+++ Records to process +++
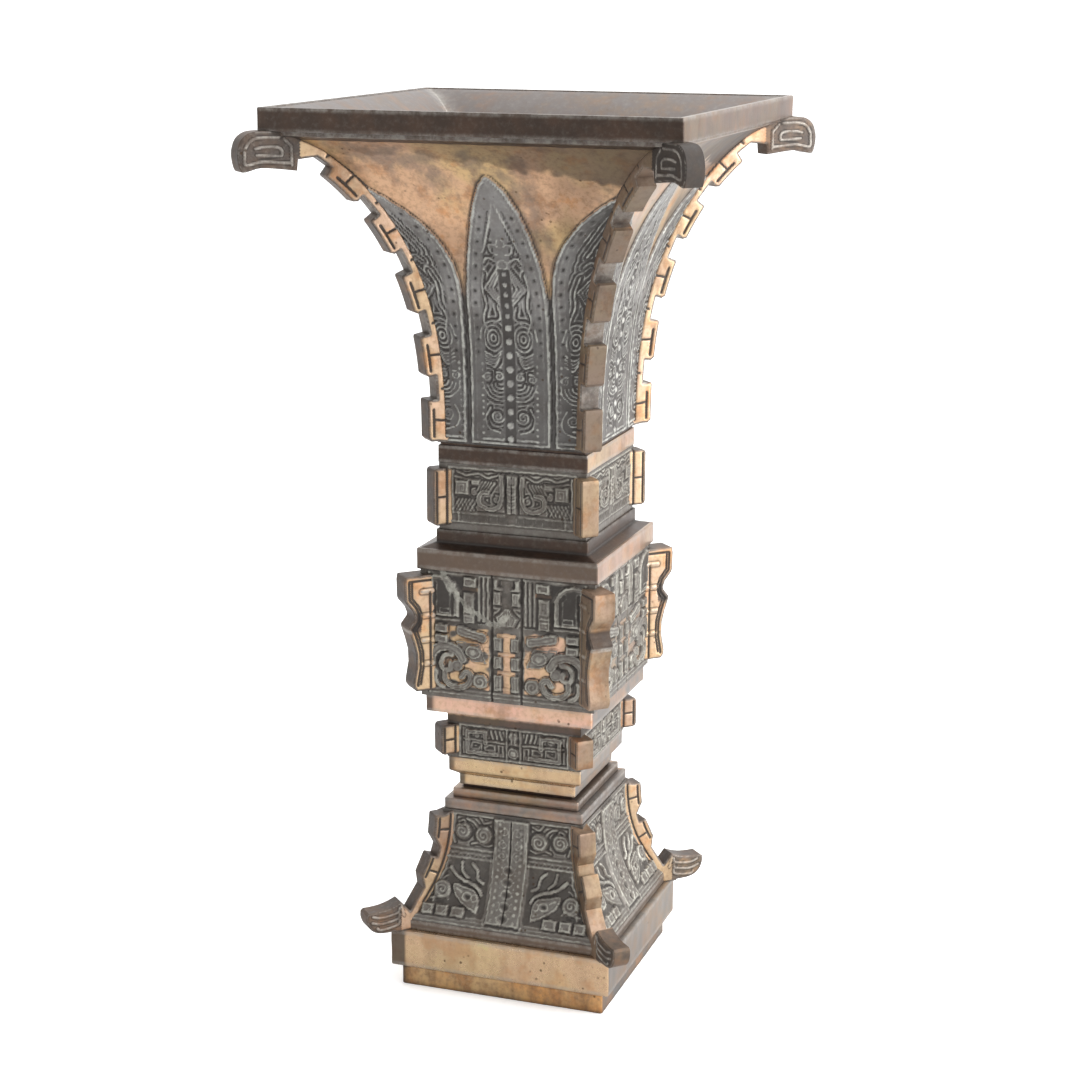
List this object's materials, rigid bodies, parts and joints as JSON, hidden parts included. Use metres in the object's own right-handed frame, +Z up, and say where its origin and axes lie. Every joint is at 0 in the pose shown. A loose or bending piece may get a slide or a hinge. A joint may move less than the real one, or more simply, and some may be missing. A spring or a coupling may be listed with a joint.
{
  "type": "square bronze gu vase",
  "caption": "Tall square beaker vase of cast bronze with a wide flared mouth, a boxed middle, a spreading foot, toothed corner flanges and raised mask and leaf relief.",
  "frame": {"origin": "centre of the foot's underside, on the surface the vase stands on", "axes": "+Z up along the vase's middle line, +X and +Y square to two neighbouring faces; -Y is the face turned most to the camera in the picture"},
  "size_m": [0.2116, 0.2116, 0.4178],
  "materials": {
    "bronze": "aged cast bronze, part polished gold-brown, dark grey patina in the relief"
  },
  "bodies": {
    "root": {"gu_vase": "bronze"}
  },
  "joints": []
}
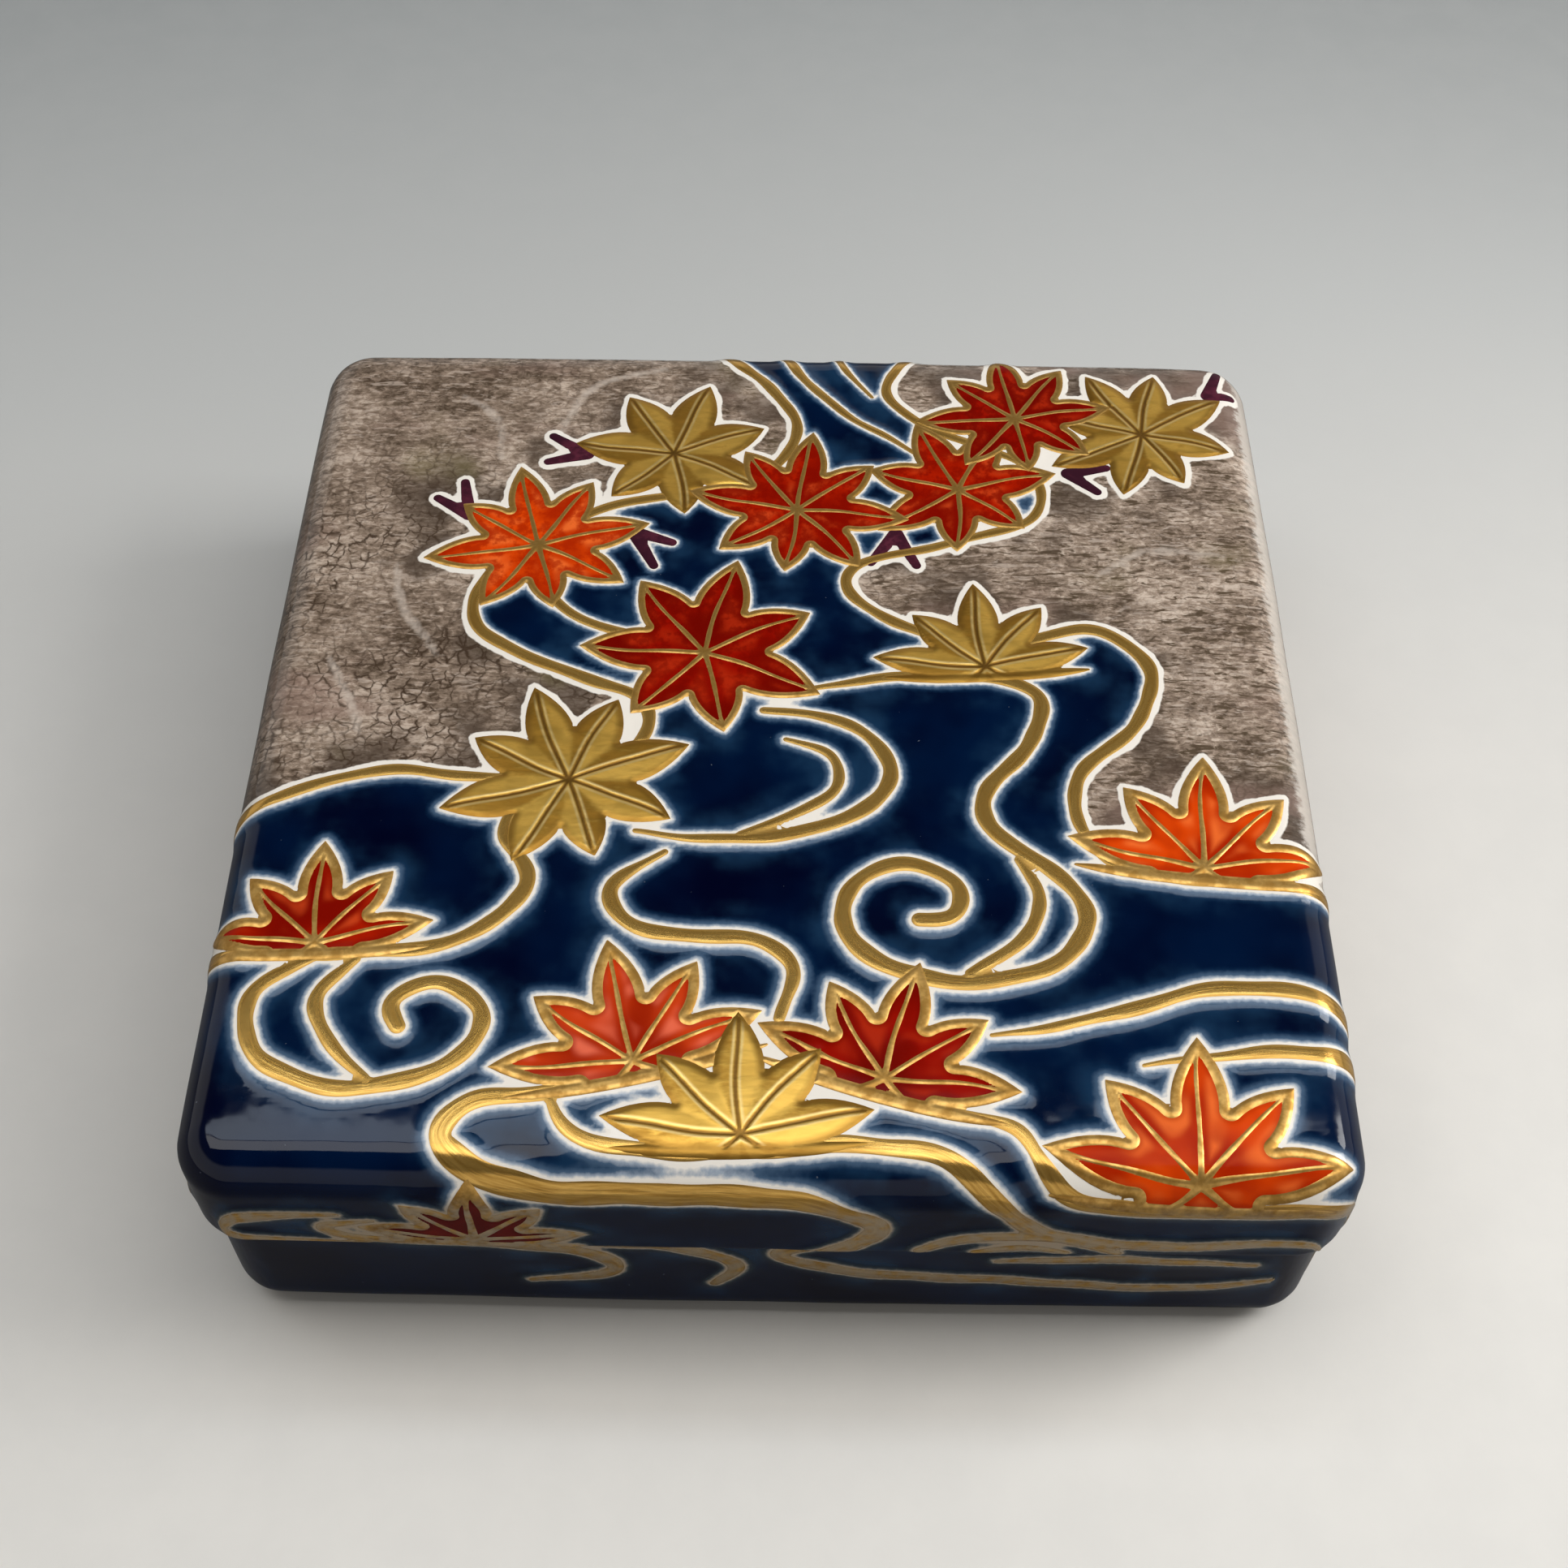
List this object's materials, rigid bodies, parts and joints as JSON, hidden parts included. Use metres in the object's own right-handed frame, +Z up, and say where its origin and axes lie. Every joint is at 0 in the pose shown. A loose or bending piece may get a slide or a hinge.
+++
Task requirements
Repeat the material word for word, in full.

Task response
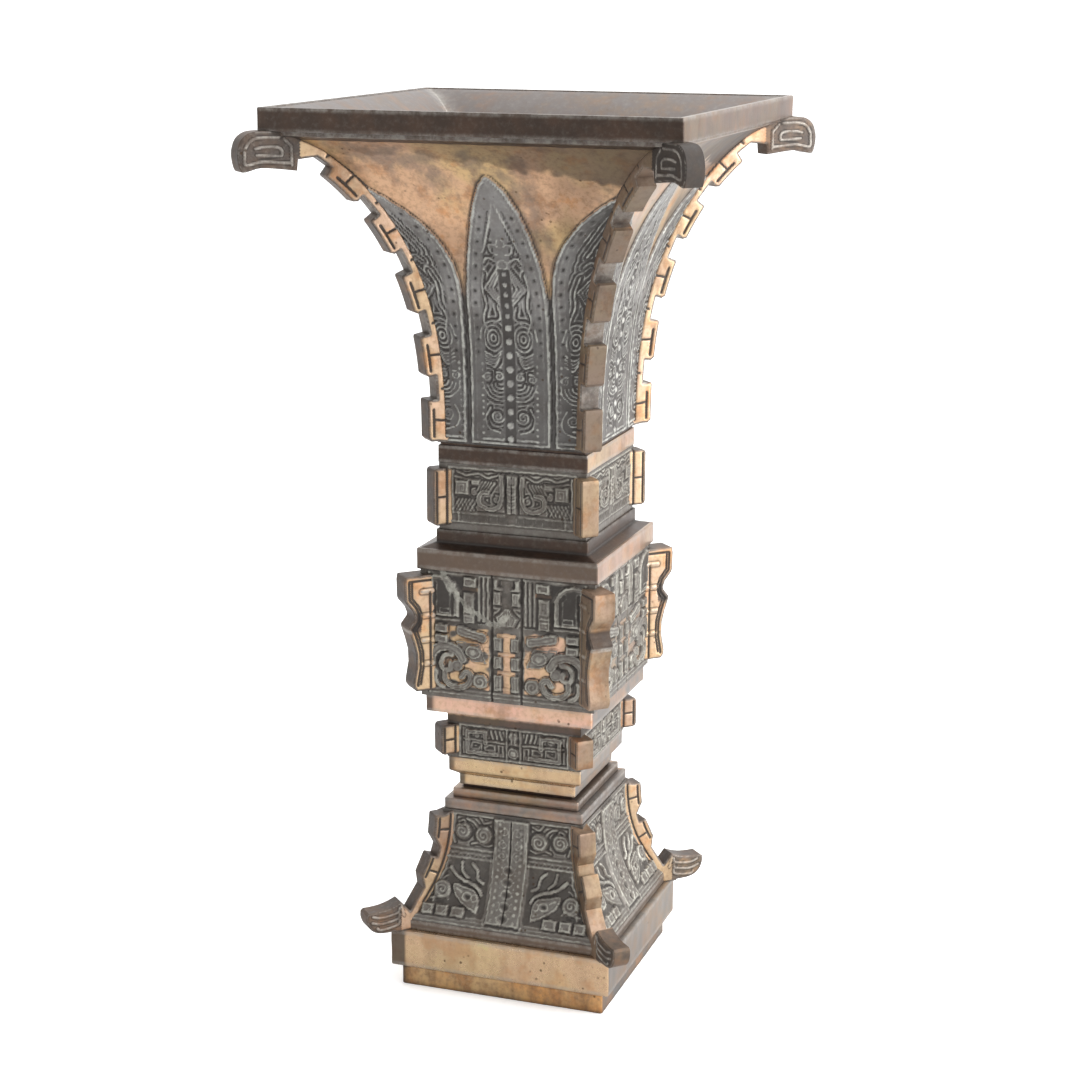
List this object's materials, rigid bodies, parts and joints as JSON, hidden parts included. Use metres in the object's own right-handed frame, +Z up, and say where its origin and axes lie. Every joint is at 0 in the pose shown. A loose or bending piece may get a slide or a hinge. A joint may move less than the real one, or more simply, and some may be missing. A spring or a coupling may be listed with a joint.
{
  "type": "square bronze gu vase",
  "caption": "Tall square beaker vase of cast bronze with a wide flared mouth, a boxed middle, a spreading foot, toothed corner flanges and raised mask and leaf relief.",
  "frame": {"origin": "centre of the foot's underside, on the surface the vase stands on", "axes": "+Z up along the vase's middle line, +X and +Y square to two neighbouring faces; -Y is the face turned most to the camera in the picture"},
  "size_m": [0.2116, 0.2116, 0.4178],
  "materials": {
    "bronze": "aged cast bronze, part polished gold-brown, dark grey patina in the relief"
  },
  "bodies": {
    "root": {"gu_vase": "bronze"}
  },
  "joints": []
}
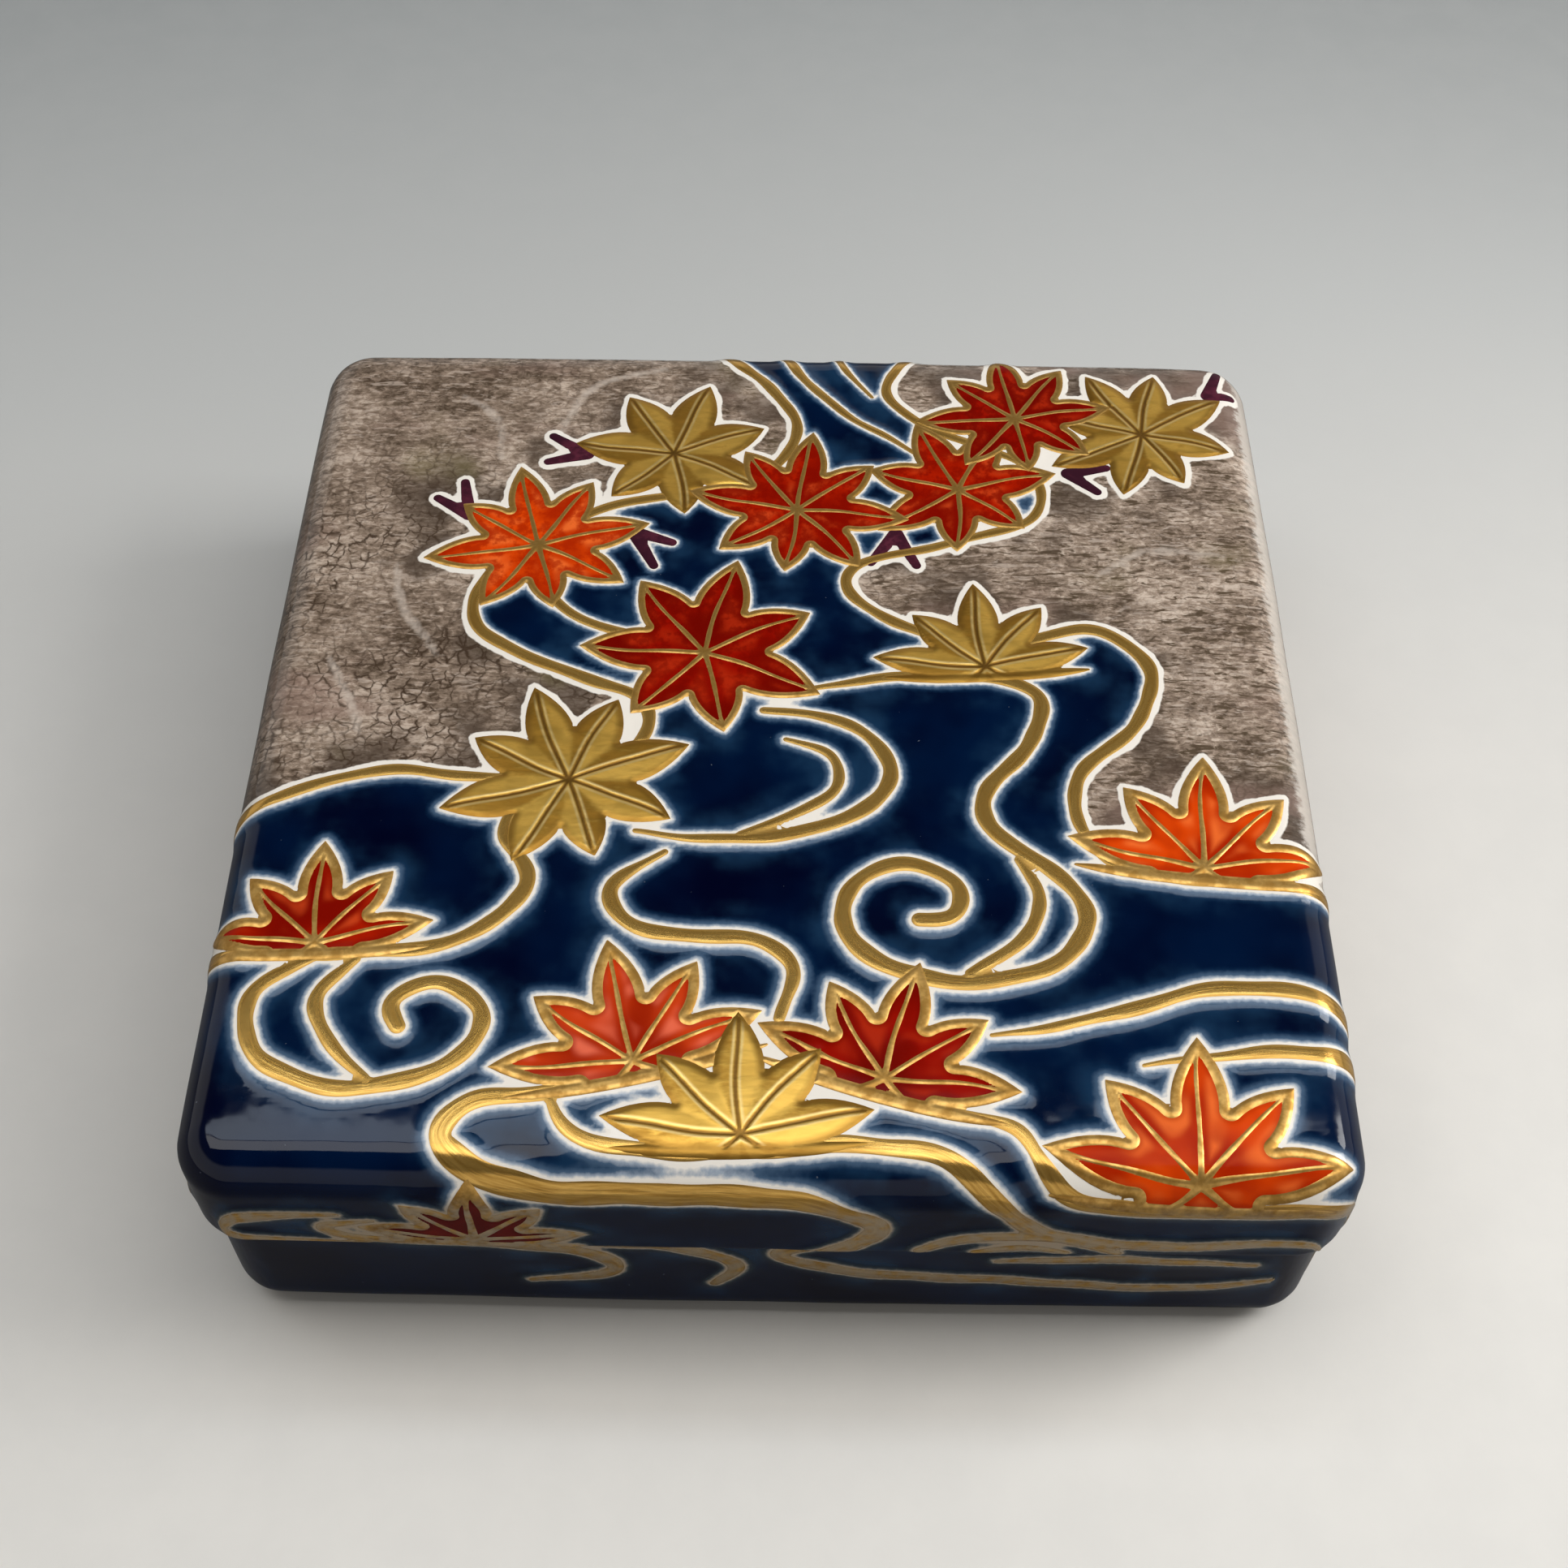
List this object's materials, rigid bodies, parts and joints as JSON, hidden parts included. Use metres in the object's own right-handed frame, +Z up, and say where its origin and axes lie. Every joint is at 0 in the pose shown. A loose or bending piece may get a slide or a hinge.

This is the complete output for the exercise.